++++ SUPPLIED INFORMATION ++++

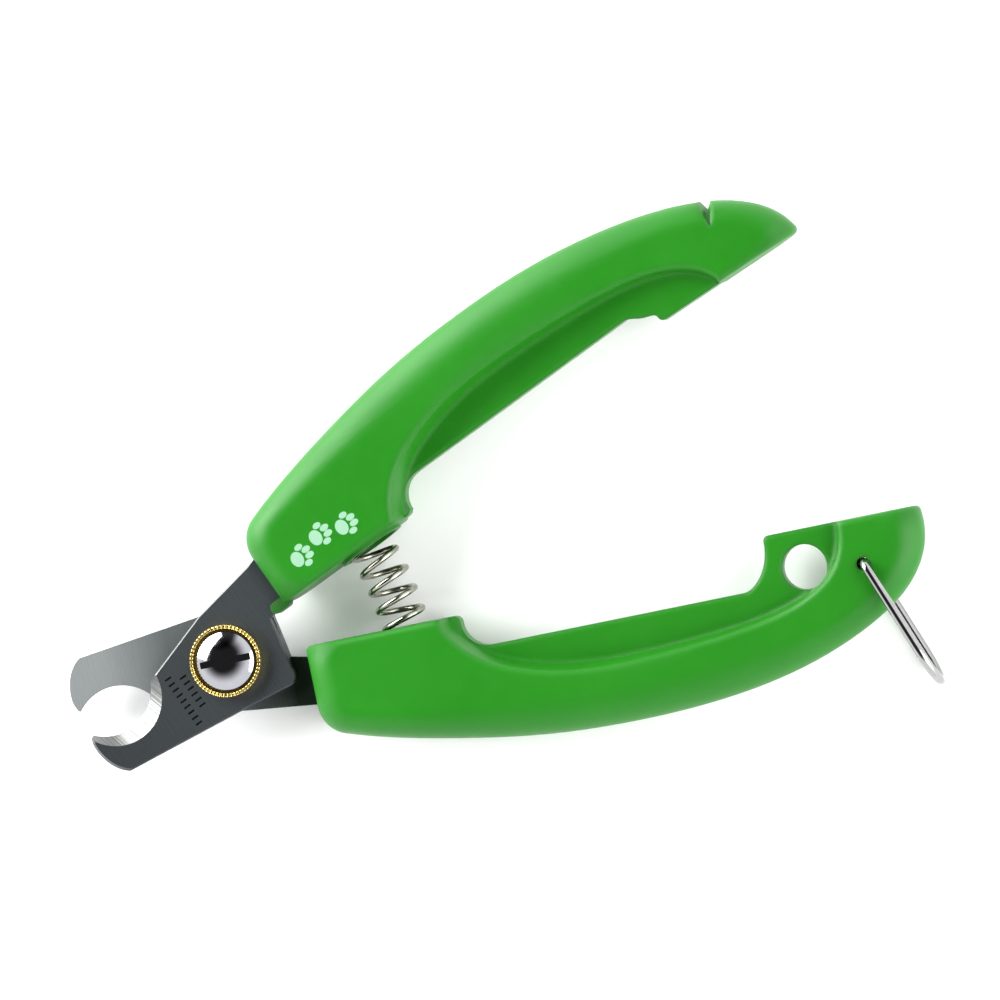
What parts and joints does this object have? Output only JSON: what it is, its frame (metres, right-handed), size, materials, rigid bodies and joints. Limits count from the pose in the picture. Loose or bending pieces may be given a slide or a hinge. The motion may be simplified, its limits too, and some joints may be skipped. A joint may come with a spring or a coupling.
{
  "type": "nail clipper",
  "caption": "Plier-type pet nail clipper with moulded handles, notched blades, a return spring and a wire lock bail.",
  "frame": {"origin": "middle of the box round the open clipper, at the surface it lies on", "axes": "+X from the pivot along the lower handle to its tip, +Y from the lower to the upper handle, +Z out of the flat side that shows the screw head"},
  "size_m": [0.1304, 0.0766, 0.012],
  "materials": {
    "green_plastic": "moulded satin",
    "blade_steel": "ground",
    "brass": "polished",
    "chrome": "polished",
    "zinc_steel": "zinc plated",
    "spring_wire": "nickel plated wire"
  },
  "bodies": {
    "lower_half": {"lower_handle": "green_plastic", "rear_blade": "blade_steel", "pivot_bush": "brass", "pivot_screw": "chrome", "pivot_washer": "zinc_steel", "spring_washer": "zinc_steel", "pivot_nut": "zinc_steel", "return_spring": "spring_wire"},
    "upper_half": {"upper_handle": "green_plastic", "front_blade": "blade_steel"},
    "bail": {"lock_bail": "spring_wire"}
  },
  "joints": [
    {"name": "squeeze", "type": "hinge", "parent": "lower_half", "child": "upper_half", "pos_m": [-0.04042, -0.01385, 0.006], "axis": [0, 0, -1], "range_deg": [0, 23.7], "stiffness_Nm_per_rad": 0.6, "springref_deg": -8.59, "deforming": ["return_spring"]},
    {"name": "bail_swing", "type": "hinge", "parent": "lower_half", "child": "bail", "pos_m": [0.05568, -0.01855, 0.006], "axis": [0, 0, 1], "range_deg": [-60, 154.6]}
  ]
}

++++

EXERCISE PROMPT: Output the data above exactly, please, line for line.

ANSWER:
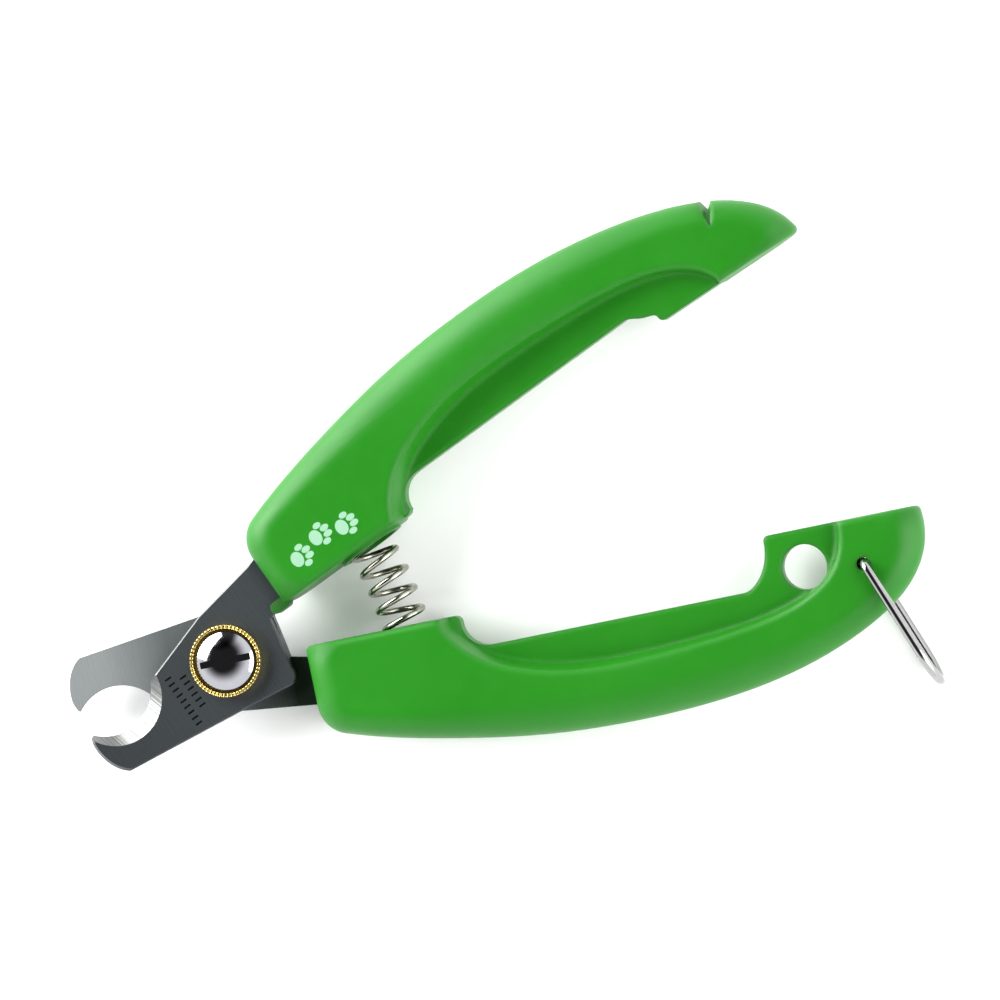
What parts and joints does this object have? Output only JSON: what it is, its frame (metres, right-handed), size, materials, rigid bodies and joints. Limits count from the pose in the picture. Loose or bending pieces may be given a slide or a hinge. The motion may be simplified, its limits too, and some joints may be skipped. A joint may come with a spring or a coupling.
{
  "type": "nail clipper",
  "caption": "Plier-type pet nail clipper with moulded handles, notched blades, a return spring and a wire lock bail.",
  "frame": {"origin": "middle of the box round the open clipper, at the surface it lies on", "axes": "+X from the pivot along the lower handle to its tip, +Y from the lower to the upper handle, +Z out of the flat side that shows the screw head"},
  "size_m": [0.1304, 0.0766, 0.012],
  "materials": {
    "green_plastic": "moulded satin",
    "blade_steel": "ground",
    "brass": "polished",
    "chrome": "polished",
    "zinc_steel": "zinc plated",
    "spring_wire": "nickel plated wire"
  },
  "bodies": {
    "lower_half": {"lower_handle": "green_plastic", "rear_blade": "blade_steel", "pivot_bush": "brass", "pivot_screw": "chrome", "pivot_washer": "zinc_steel", "spring_washer": "zinc_steel", "pivot_nut": "zinc_steel", "return_spring": "spring_wire"},
    "upper_half": {"upper_handle": "green_plastic", "front_blade": "blade_steel"},
    "bail": {"lock_bail": "spring_wire"}
  },
  "joints": [
    {"name": "squeeze", "type": "hinge", "parent": "lower_half", "child": "upper_half", "pos_m": [-0.04042, -0.01385, 0.006], "axis": [0, 0, -1], "range_deg": [0, 23.7], "stiffness_Nm_per_rad": 0.6, "springref_deg": -8.59, "deforming": ["return_spring"]},
    {"name": "bail_swing", "type": "hinge", "parent": "lower_half", "child": "bail", "pos_m": [0.05568, -0.01855, 0.006], "axis": [0, 0, 1], "range_deg": [-60, 154.6]}
  ]
}